## Data provided:

"""

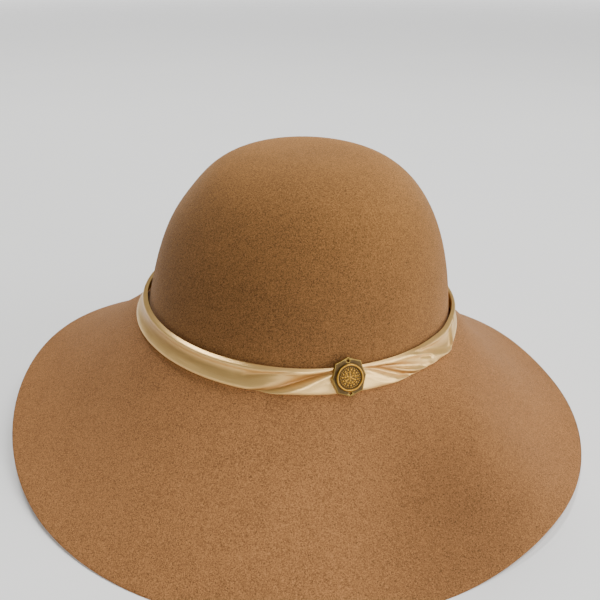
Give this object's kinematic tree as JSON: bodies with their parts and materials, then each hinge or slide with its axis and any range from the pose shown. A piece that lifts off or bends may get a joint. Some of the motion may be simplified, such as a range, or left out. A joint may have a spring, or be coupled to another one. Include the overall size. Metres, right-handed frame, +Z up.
{
  "type": "floppy hat",
  "caption": "Wide-brimmed floppy felt hat with a round crown, a falling brim, a gathered satin band and a small brass medallion.",
  "frame": {"origin": "centre of the bounding box at the surface the brim edge rests on", "axes": "+Z up through the crown, -Y towards the front of the hat, +X towards the wearer's left"},
  "size_m": [0.3438, 0.362, 0.1644],
  "materials": {
    "felt": "brushed wool felt, camel tan, short nap",
    "satin": "champagne satin, glossy, gathered",
    "aged_brass": "dark antique brass, bevelled plate",
    "relief_brass": "antique brass relief, rubbed bright on its high places"
  },
  "bodies": {
    "root": {"felt_body": "felt", "satin_band": "satin", "medallion_plate": "aged_brass", "medallion_disc": "relief_brass"}
  },
  "joints": []
}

"""

## What is expected:
Extract each line of the material exactly as it stands.

## The reply:
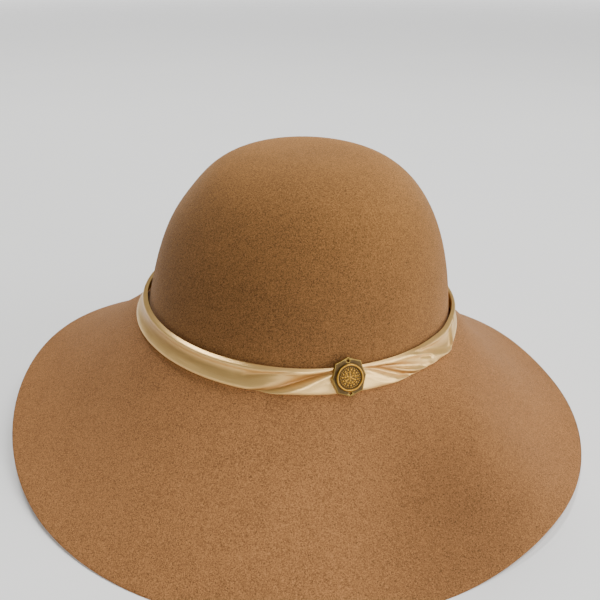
Give this object's kinematic tree as JSON: bodies with their parts and materials, then each hinge or slide with its axis and any range from the pose shown. A piece that lifts off or bends may get a joint. Some of the motion may be simplified, such as a range, or left out. A joint may have a spring, or be coupled to another one. Include the overall size. Metres, right-handed frame, +Z up.
{
  "type": "floppy hat",
  "caption": "Wide-brimmed floppy felt hat with a round crown, a falling brim, a gathered satin band and a small brass medallion.",
  "frame": {"origin": "centre of the bounding box at the surface the brim edge rests on", "axes": "+Z up through the crown, -Y towards the front of the hat, +X towards the wearer's left"},
  "size_m": [0.3438, 0.362, 0.1644],
  "materials": {
    "felt": "brushed wool felt, camel tan, short nap",
    "satin": "champagne satin, glossy, gathered",
    "aged_brass": "dark antique brass, bevelled plate",
    "relief_brass": "antique brass relief, rubbed bright on its high places"
  },
  "bodies": {
    "root": {"felt_body": "felt", "satin_band": "satin", "medallion_plate": "aged_brass", "medallion_disc": "relief_brass"}
  },
  "joints": []
}